* TASK DESCRIPTION
Show all lines from the data that include the word "filepath".

Stored dataset items
— begin —

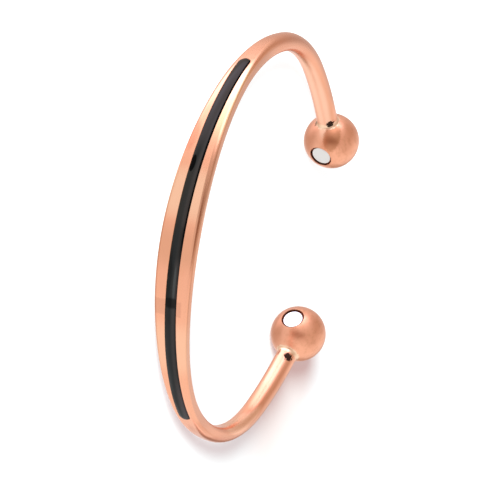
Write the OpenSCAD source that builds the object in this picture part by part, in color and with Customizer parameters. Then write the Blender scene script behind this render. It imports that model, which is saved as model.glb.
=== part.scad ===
// An open, C-shaped copper bangle with a ball on each end, a black strip let into its front
// and a disc magnet in each ball. It lies on its side as it would on a table: the wrist passes
// along Z, the wide front faces -Y and the opening between the balls is at +Y. The balls touch
// the table at Z = 0. The origin is below the middle of the bangle's box.

/* [Rod and balls] */
// Diameter of the round rod
rod_d = 3.7; // [3:0.1:4.2]
// Diameter of the balls
ball_d = 10; // [9:0.5:12]
// Radius of the solder fillet between rod and ball
fillet_r = 0.6; // [0.4:0.1:0.8]

/* [Forged front] */
// Width of the forged band at the middle of the front
band_w = 7.2; // [5:0.1:8]
// Thickness of the forged band at the middle of the front
band_t = 1.6; // [1.4:0.1:2.4]
// Distance along the bangle over which the band narrows to the rod's width
narrowing = 51; // [44:1:60]
// Distance along the bangle over which the band thickens to the rod's height
thickening = 74; // [60:1:76]

/* [Bends from the front to a ball] */
// Radius of the front's gentle bend
front_r = 42.5; // [41:0.5:44]
// Turn of the front's gentle bend, on each side of the middle
front_turn = 24.5; // [23:0.5:26]
// Radius of the shoulder after it
shoulder_r = 35; // [33:0.5:37]
// Turn of the shoulder
shoulder_turn = 18.5; // [17:0.5:20]
// Radius of the side's first bend
side_r = 25; // [24:0.5:27]
// Turn of the side's first bend
side_turn = 42; // [40:0.5:44]
// Radius of the side's second, tightest bend
heel_r = 20; // [19:0.5:22]
// Turn of the side's second bend
heel_turn = 42; // [40:0.5:43]
// Radius of the nearly straight arm
arm_r = 54; // [45:1:65]
// Turn of the nearly straight arm
arm_turn = 12; // [8:0.5:13]
// Straight length from the arm's bend to the ball's centre
arm_end = 7.2; // [6.5:0.1:8.5]

/* [Inlay] */
// Width of the black strip
inlay_w = 2; // [1.6:0.1:2.4]
// Distance along the bangle from the front's middle to the strip's round tip
inlay_reach = 35; // [28:0.5:38]
// Height of the strip's rounded crown above the copper
inlay_crown = 0.22; // [0.1:0.01:0.3]
// Depth of the groove that holds the strip
groove_depth = 0.6; // [0.5:0.05:0.7]

/* [Magnets] */
// Diameter of the disc magnets
magnet_d = 3.6; // [3:0.1:3.8]
// Thickness of the disc magnets
magnet_t = 2; // [1.5:0.1:2.5]
// Bevel round the magnets' edges
magnet_bevel = 0.15; // [0.1:0.05:0.3]
// Diameter of the bores that hold them
bore_d = 4.1; // [3.9:0.1:4.3]
// How far a magnet's face lies below the mouth of its bore
magnet_recess = 0.2; // [0.1:0.05:0.4]

/* [Hidden] */

COPPER = [0.93, 0.65, 0.52];
BLACK = [0.1, 0.1, 0.11];
NICKEL = [0.88, 0.88, 0.88];

rod_r = rod_d / 2;
ball_r = ball_d / 2;
bore_r = bore_d / 2;
glue_gap = 0.05;
groove_r = inlay_w / 2 + glue_gap;
groove_reach = inlay_reach + glue_gap;

// Each bend has a radius and a turn in degrees, in order from the front's middle to a ball.
RADIUS = 0;
TURN = 1;
bends = [
    [front_r, front_turn], [shoulder_r, shoulder_turn], [side_r, side_turn],
    [heel_r, heel_turn], [arm_r, arm_turn]
];

function sum(list, i = 0) = i == len(list) ? 0 : list[i] + sum(list, i + 1);
function bend_length(bend) = bend[RADIUS] * bend[TURN] * PI / 180;
function bend_start(i) = i == 0 ? 0 : bend_start(i - 1) + bend_length(bends[i - 1]);
function start_heading(i) = i == 0 ? 0 : start_heading(i - 1) + bends[i - 1][TURN];

bends_end = bend_start(len(bends));
end_heading = start_heading(len(bends));
half_length = bends_end + arm_end;

// The length of bend i that lies within distance s, and the turn that it makes.
function bend_part(s, i) = min(max(s - bend_start(i), 0), bend_length(bends[i]));
function part_turn(s, i) = bend_part(s, i) / bends[i][RADIUS] * 180 / PI;
function heading(s) = sum([for (i = [0 : len(bends) - 1]) part_turn(s, i)]);

// Where bend i and the straight end take the centre line, within distance s.
function bend_shift_x(s, i) =
    bends[i][RADIUS] * (sin(start_heading(i) + part_turn(s, i)) - sin(start_heading(i)));
function bend_shift_y(s, i) =
    bends[i][RADIUS] * (cos(start_heading(i)) - cos(start_heading(i) + part_turn(s, i)));
function end_part(s) = max(s - bends_end, 0);
function centre_x(s) =
    sum([for (i = [0 : len(bends) - 1]) bend_shift_x(s, i)]) + end_part(s) * cos(end_heading);
function centre_y(s) =
    sum([for (i = [0 : len(bends) - 1]) bend_shift_y(s, i)]) + end_part(s) * sin(end_heading);

// The box's middle along Y lies halfway between the strip's crown and the balls' backs.
ball_x = centre_x(half_length);
ball_y = centre_y(half_length);
front_shift = (band_t / 2 + inlay_crown - ball_y - ball_r) / 2;

// A point r outside the centre line and z above it, s along it; s is negative left of the front.
function on_bangle(s, r, z) =
    let (a = abs(s), h = heading(a), side = s < 0 ? -1 : 1)
    [side * (centre_x(a) + r * sin(h)), centre_y(a) - r * cos(h) + front_shift, z + ball_r];

// A smooth change from 1 at distance a to 0 at distance b.
function fade(s, a, b) = (1 + cos(180 * min(max((s - a) / (b - a), 0), 1))) / 2;

// The solder fillet is an arc that touches the rod and the ball.
fillet_mid = sqrt(pow(ball_r + fillet_r, 2) - pow(rod_r + fillet_r, 2));
fillet_foot = fillet_mid * ball_r / (ball_r + fillet_r);
function flare(s) =
    let (d = fillet_mid - max(half_length - s, fillet_foot))
    d <= 0 ? 0 : fillet_r - sqrt(fillet_r * fillet_r - d * d);

// Half width and half thickness of the band, and the power of its outer and inner faces'
// curve: 2 is round, and more is flatter with tighter corners.
ROUND = 2;
OUTER_FLAT = 3.4;
INNER_FLAT = 5;
OUTER_FLAT_END = 55;
INNER_FLAT_END = 40;
INNER_ROUND_FROM = 62;
function half_w(s) = rod_r + (band_w / 2 - rod_r) * fade(s, 0, narrowing) + flare(s);
function half_t(s) = rod_r - (rod_r - band_t / 2) * fade(s, 0, thickening) + flare(s);
function outer_power(s) = ROUND + (OUTER_FLAT - ROUND) * fade(s, 0, OUTER_FLAT_END);
function inner_power(s) =
    ROUND + (INNER_FLAT - ROUND) * fade(s, INNER_FLAT_END, INNER_ROUND_FROM);

// Half width of a groove or strip with round tips.
function slot_half(s, reach, r) =
    s <= reach - r ? r : sqrt(max(r * r - pow(s - reach + r, 2), 0));

// Distances along half the bangle at which its sections stand: even steps, closer in a tip's
// round end and in the solder fillet.
STEP = 2.2;
TIP_ANGLES = [0 : 18 : 72];
function steps(a, b) =
    let (n = ceil((b - a) / STEP))
    [for (i = [0 : n - 1]) a + (b - a) * i / n];
function tip(reach, r) = [for (a = TIP_ANGLES) reach - r + r * sin(a)];
function mirrored(list) = concat([for (i = [len(list) - 1 : -1 : 1]) -list[i]], list);

groove_half = concat(steps(0, groove_reach - groove_r), tip(groove_reach, groove_r));
// The fillet's last section lies a little inside the ball, and the rod ends further in.
fillet_start = half_length - fillet_mid;
FILLET_STEPS = 3;
fillet_at = [for (k = [0 : FILLET_STEPS - 1])
    fillet_start + (fillet_mid - fillet_foot) * k / FILLET_STEPS];
fillet_end = half_length - fillet_foot + 0.15;
rod_end = half_length - 0.6 * ball_r;
bangle_half = concat(
    groove_half, steps(groove_reach + STEP / 2, fillet_start), fillet_at, [fillet_end, rod_end]);
bangle_at = mirrored(bangle_half);

// A section of the bangle, once round: the outer face from its top edge to the groove's two
// edges and on to its bottom edge, and then the inner face back.
OUTER_STEPS = 5;
INNER_STEPS = 12;
function outer_point(w, t, n, a) = [t * pow(sin(a), 2 / n), w * pow(cos(a), 2 / n)];
last_groove_at = groove_half[len(groove_half) - 1];
function groove_edge(s) = slot_half(min(s, last_groove_at), groove_reach, groove_r);
function edge_angle(w, n, z) = acos(pow(z / w, n / 2));
function outer_half(s) =
    let (w = half_w(s), t = half_t(s), n = outer_power(s), e = edge_angle(w, n, groove_edge(s)))
    [for (k = [0 : OUTER_STEPS]) outer_point(w, t, n, e * k / OUTER_STEPS)];
function inner_half(s) =
    let (w = half_w(s), t = half_t(s), n = inner_power(s))
    [for (k = [1 : INNER_STEPS - 1])
        let (a = 180 * k / INNER_STEPS, c = cos(a))
        [-t * pow(sin(a), 2 / n), -sign(c) * w * pow(abs(c), 2 / n)]];
function flipped(list) = [for (i = [len(list) - 1 : -1 : 0]) [list[i][0], -list[i][1]]];
function section(s) = concat(outer_half(s), flipped(outer_half(s)), inner_half(s));
SIDES = 2 * (OUTER_STEPS + 1) + INNER_STEPS - 1;

// Corner numbers of one side between two neighbouring rings, or of a ring's whole end.
function between(i, k, sides) = let (j = (k + 1) % sides)
    [i * sides + k, (i + 1) * sides + k, (i + 1) * sides + j, i * sides + j];
function end_cap(i, sides) = [for (k = [0 : sides - 1]) i * sides + k];
function reversed(list) = [for (i = [len(list) - 1 : -1 : 0]) list[i]];

// The rod: rings of section points and a floor for the groove, all in one closed shell.
module forged_rod() {
    count = len(bangle_at);
    first = count / 2 - 0.5 - (len(groove_half) - 1);
    last = count - 1 - first;
    floor_start = count * SIDES;
    rings = [for (s = bangle_at) for (p = section(abs(s))) on_bangle(s, p[0], p[1])];
    floor_points = [for (i = [first : last]) let (s = abs(bangle_at[i])) for (side = [1, -1])
        on_bangle(bangle_at[i], half_t(s) - groove_depth, side * groove_edge(s))];
    function upper(i) = floor_start + 2 * (i - first);
    function lower(i) = upper(i) + 1;
    skin = [for (i = [0 : count - 2]) for (k = [0 : SIDES - 1])
        if (k != OUTER_STEPS || i < first || i >= last) between(i, k, SIDES)];
    groove = [for (i = [first : last - 1]) for (quad = [
        [i * SIDES + OUTER_STEPS, (i + 1) * SIDES + OUTER_STEPS, upper(i + 1), upper(i)],
        [upper(i), upper(i + 1), lower(i + 1), lower(i)],
        [lower(i), lower(i + 1), (i + 1) * SIDES + OUTER_STEPS + 1, i * SIDES + OUTER_STEPS + 1]
    ]) quad];
    tips = [
        [first * SIDES + OUTER_STEPS, upper(first), lower(first), first * SIDES + OUTER_STEPS + 1],
        [last * SIDES + OUTER_STEPS + 1, lower(last), upper(last), last * SIDES + OUTER_STEPS]
    ];
    ends = [end_cap(0, SIDES), reversed(end_cap(count - 1, SIDES))];
    polyhedron(concat(rings, floor_points), concat(skin, groove, tips, ends), convexity = 10);
}

// Puts its children at a ball's centre. side is -1 for the left ball and 1 for the right one.
module at_ball(side) {
    translate([side * ball_x, ball_y + front_shift, ball_r]) children();
}

// Turns its children so that Z points out of a ball's bore, towards the wrist.
module in_bore(side) {
    at_ball(side)
        rotate([0, -90, side > 0 ? end_heading - 90 : 270 - end_heading])
            children();
}

bore_mouth = sqrt(ball_r * ball_r - bore_r * bore_r);
magnet_face = bore_mouth - magnet_recess;

module bangle() {
    color(COPPER)
        difference() {
            union() {
                forged_rod();
                for (side = [-1, 1]) at_ball(side) sphere(d = ball_d, $fn = 96);
            }
            for (side = [-1, 1])
                in_bore(side)
                    translate([0, 0, magnet_face - magnet_t - glue_gap])
                        cylinder(d = bore_d, h = ball_d, $fn = 64);
        }
}

// The strip follows the groove. Its crown is lower where its tips narrow.
INLAY_STEPS = 8;
inlay_half = concat(steps(0, inlay_reach - inlay_w / 2), tip(inlay_reach, inlay_w / 2));
function crown(z, half) = inlay_crown * half / (inlay_w / 2) * (1 - pow(z / half, 2));
function inlay_section(s) =
    let (half = slot_half(s, inlay_reach, inlay_w / 2), top = half_t(s))
    concat(
        [for (k = [0 : INLAY_STEPS])
            let (z = half * (1 - 2 * k / INLAY_STEPS))
            [top + crown(z, half), z]],
        [for (z = [-half, half]) [top - groove_depth + glue_gap, z]]);

module inlay() {
    sides = INLAY_STEPS + 3;
    at = mirrored(inlay_half);
    color(BLACK)
        polyhedron(
            [for (s = at) for (p = inlay_section(abs(s))) on_bangle(s, p[0], p[1])],
            concat(
                [for (i = [0 : len(at) - 2]) for (k = [0 : sides - 1]) between(i, k, sides)],
                [end_cap(0, sides), reversed(end_cap(len(at) - 1, sides))]),
            convexity = 10);
}

module magnet(side) {
    r = magnet_d / 2;
    color(NICKEL)
        in_bore(side)
            translate([0, 0, magnet_face - magnet_t])
                rotate_extrude($fn = 64)
                    polygon([
                        [0, 0], [r - magnet_bevel, 0], [r, magnet_bevel],
                        [r, magnet_t - magnet_bevel], [r - magnet_bevel, magnet_t], [0, magnet_t]
                    ]);
}

module magnet_left() { magnet(-1); }
module magnet_right() { magnet(1); }

bangle();
inlay();
magnet_left();
magnet_right();
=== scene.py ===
# %% [markdown]
# # An open copper bangle with a black strip and magnet ends
#
# The real bangle starts as a round copper rod. Its front is forged flat and wide, a groove is cut
# along the outside of that front and filled with a black strip, the rod is bent to an oval, and a
# ball with a small disc magnet is soldered on each end. This lesson makes it in the same order:
# a straight bar is shaped first, while every ring of it is easy to reach, and it is bent last.
#
# The first cell loads the packed model. It is the fixed frame: the size and the place of all that
# follows come from it, and each new piece takes the place of one of its nodes.

# %% Load the frame
from math import asin, atan2, ceil, cos, degrees, pi, radians, sin, sqrt

import bmesh
import bpy
from mathutils import Matrix, Vector


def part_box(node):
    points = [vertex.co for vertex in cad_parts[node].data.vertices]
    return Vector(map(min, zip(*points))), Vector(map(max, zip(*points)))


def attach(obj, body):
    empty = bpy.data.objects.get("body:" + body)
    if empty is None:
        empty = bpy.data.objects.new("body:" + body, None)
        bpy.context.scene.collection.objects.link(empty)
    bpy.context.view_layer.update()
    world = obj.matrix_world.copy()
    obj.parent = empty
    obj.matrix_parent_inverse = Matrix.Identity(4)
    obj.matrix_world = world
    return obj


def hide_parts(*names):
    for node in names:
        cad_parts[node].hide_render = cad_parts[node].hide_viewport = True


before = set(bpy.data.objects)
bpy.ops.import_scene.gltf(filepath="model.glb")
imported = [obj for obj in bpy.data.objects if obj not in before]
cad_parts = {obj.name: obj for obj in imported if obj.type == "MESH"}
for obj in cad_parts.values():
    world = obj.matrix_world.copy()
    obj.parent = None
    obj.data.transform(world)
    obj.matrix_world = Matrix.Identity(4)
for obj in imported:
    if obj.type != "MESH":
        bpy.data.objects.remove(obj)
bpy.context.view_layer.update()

print("nodes", sorted(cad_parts))

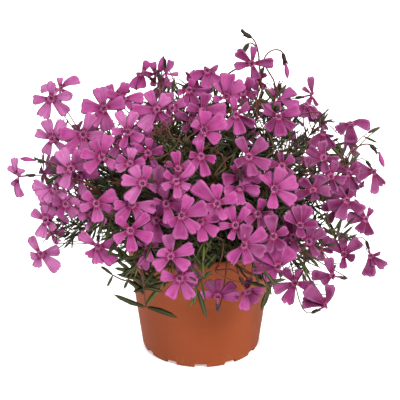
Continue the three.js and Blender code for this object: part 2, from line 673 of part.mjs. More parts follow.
function distinctCorners(manifold) {
  const bare = new THREE.BufferGeometry();
  bare.setAttribute("position", new THREE.Float32BufferAttribute(manifold.getMesh().vertProperties, 3));
  return mergeVertices(bare, 1e-4).getAttribute("position").count;
}

function makePot() {
  const profile = [
    [0, FLOOR.under],
    [POT.footR - 2.1, FLOOR.under],
    [POT.footR - 1.8, 0],
    [POT.footR, 0],
    [POT.baseR, 1.4],
    [POT.neckR, POT.height - 5.4],
    [POT.rimR, POT.height - 4.6],
    [POT.rimR, POT.height - 0.8],
    [POT.rimR - 0.8, POT.height],
    [POT.innerR + 0.6, POT.height],
    [POT.innerR - 0.2, POT.height - 5],
    [POT.baseR - POT.wall, FLOOR.top],
    [0, FLOOR.top],
  ].map(([r, z]) => new THREE.Vector2(r, z));
  let pot = solid(new THREE.LatheGeometry(profile, ROUND).rotateX(Math.PI / 2));
  for (let i = 0; i < NOTCH.count; i++) {
    const notch = new THREE.BoxGeometry(8, NOTCH.width, NOTCH.height * 2);
    notch.translate(POT.footR - 1, 0, -0.001).rotateZ((i / NOTCH.count) * 2 * Math.PI);
    pot = pot.subtract(solid(notch));
  }
  return pot;
}
function makeSoil(sprays) {
  const inner = (z) =>
    POT.baseR - POT.wall + ((POT.innerR - 0.2 - POT.baseR + POT.wall) * (z - FLOOR.top)) / (POT.height - 5 - FLOOR.top);
  const profile = [
    [0, FLOOR.top + SOIL.gap],
    [inner(FLOOR.top) - SOIL.gap, FLOOR.top + SOIL.gap],
    [inner(SOIL.top) - SOIL.gap, SOIL.top],
    [0, SOIL.top + SOIL.crown],
  ].map(([r, z]) => new THREE.Vector2(r, z));
  let soil = solid(new THREE.LatheGeometry(profile, ROUND).rotateX(Math.PI / 2));
  for (const { hole } of sprays) {
    const drill = new THREE.CylinderGeometry(SOIL.holeR, SOIL.holeR, SOIL.holeDepth + 6, 4);
    drill.rotateX(Math.PI / 2).translate(hole[0], hole[1], SOIL.top - SOIL.holeDepth / 2 + 3);
    soil = soil.subtract(solid(drill));
  }
  return soil;
}

// ---------------------------------------------------------------- the part
function plan() {
  const random = seeded(SEED);
  const blooms = placeBlooms(random);
  const sprays = placeSprays(blooms, random);
  routeStalks(sprays, blooms);
  placeTwigs(sprays, blooms);
  placeLeaves(sprays, blooms, random);
  return sprays;
}
const PLASTIC = new THREE.Color(0.392, 0.094, 0.035);
const sprays = plan();
const plant = new THREE.Group();
plant.name = "phlox";

function addNode(name, manifold, color, roughness) {
  const mesh = new THREE.Mesh(toGeometry(manifold), new THREE.MeshStandardMaterial({ color, roughness, metalness: 0 }));
  mesh.name = name;
  plant.add(mesh);
}
addNode("pot", makePot(), PLASTIC, 0.6);
addNode("soil", makeSoil(sprays), new THREE.Color(0.03, 0.02, 0.013), 0.95);
sprays.forEach((spray, i) => {
  const name = `spray_${String(i).padStart(2, "0")}`;
  addNode(name, growSpray(spray), new THREE.Color(0.6, 0.1, 0.38), 0.6);
});

export default plant;
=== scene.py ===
"""Moss phlox in full bloom in a round moulded plant pot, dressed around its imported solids.

Every leafy stem gets fine petals, calyces, buds, stalks and needle leaves, the pot a smooth moulded wall and the
soil its crumbs. The layout follows the same rules as the solids. It is worked out in millimetres, and the meshes
are written in metres, +Z up, with the side that the plant shows best facing -Y.
"""

from __future__ import annotations

import itertools
import logging
import math
from collections.abc import Sequence
from dataclasses import dataclass, field
from enum import Enum

import bmesh
import bpy
import numpy as np
from bmesh.types import BMesh, BMFace, BMVert
from bpy.types import Material, Mesh, Node, NodeSocket, NodeTree, Object
from mathutils import Matrix, Vector

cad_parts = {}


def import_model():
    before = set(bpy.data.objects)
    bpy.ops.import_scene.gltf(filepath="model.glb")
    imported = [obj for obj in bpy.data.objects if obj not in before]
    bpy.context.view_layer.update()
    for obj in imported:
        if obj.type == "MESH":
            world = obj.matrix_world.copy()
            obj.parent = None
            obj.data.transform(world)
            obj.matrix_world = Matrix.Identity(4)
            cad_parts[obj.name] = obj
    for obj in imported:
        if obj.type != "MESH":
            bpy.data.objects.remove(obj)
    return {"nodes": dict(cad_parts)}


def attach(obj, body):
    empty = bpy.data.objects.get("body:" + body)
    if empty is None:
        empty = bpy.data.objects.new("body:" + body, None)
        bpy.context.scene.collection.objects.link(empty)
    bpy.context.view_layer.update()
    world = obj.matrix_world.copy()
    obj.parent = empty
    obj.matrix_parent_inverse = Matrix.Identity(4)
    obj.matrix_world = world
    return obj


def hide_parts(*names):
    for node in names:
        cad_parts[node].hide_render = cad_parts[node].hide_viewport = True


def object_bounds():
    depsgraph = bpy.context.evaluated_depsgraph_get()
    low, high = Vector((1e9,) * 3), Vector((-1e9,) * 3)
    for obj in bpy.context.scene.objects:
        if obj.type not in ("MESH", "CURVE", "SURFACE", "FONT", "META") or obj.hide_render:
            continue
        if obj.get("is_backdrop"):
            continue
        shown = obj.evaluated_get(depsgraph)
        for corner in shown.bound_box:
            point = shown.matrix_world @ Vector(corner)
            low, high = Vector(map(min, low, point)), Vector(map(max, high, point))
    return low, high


LOG = logging.getLogger("phlox")
MM = 0.001
BODY = "root"
GOLDEN = math.radians(137.508)
FULL_TURN = 2 * math.pi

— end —

* RIGHT ANSWER
bpy.ops.import_scene.gltf(filepath="model.glb")
    bpy.ops.import_scene.gltf(filepath="model.glb")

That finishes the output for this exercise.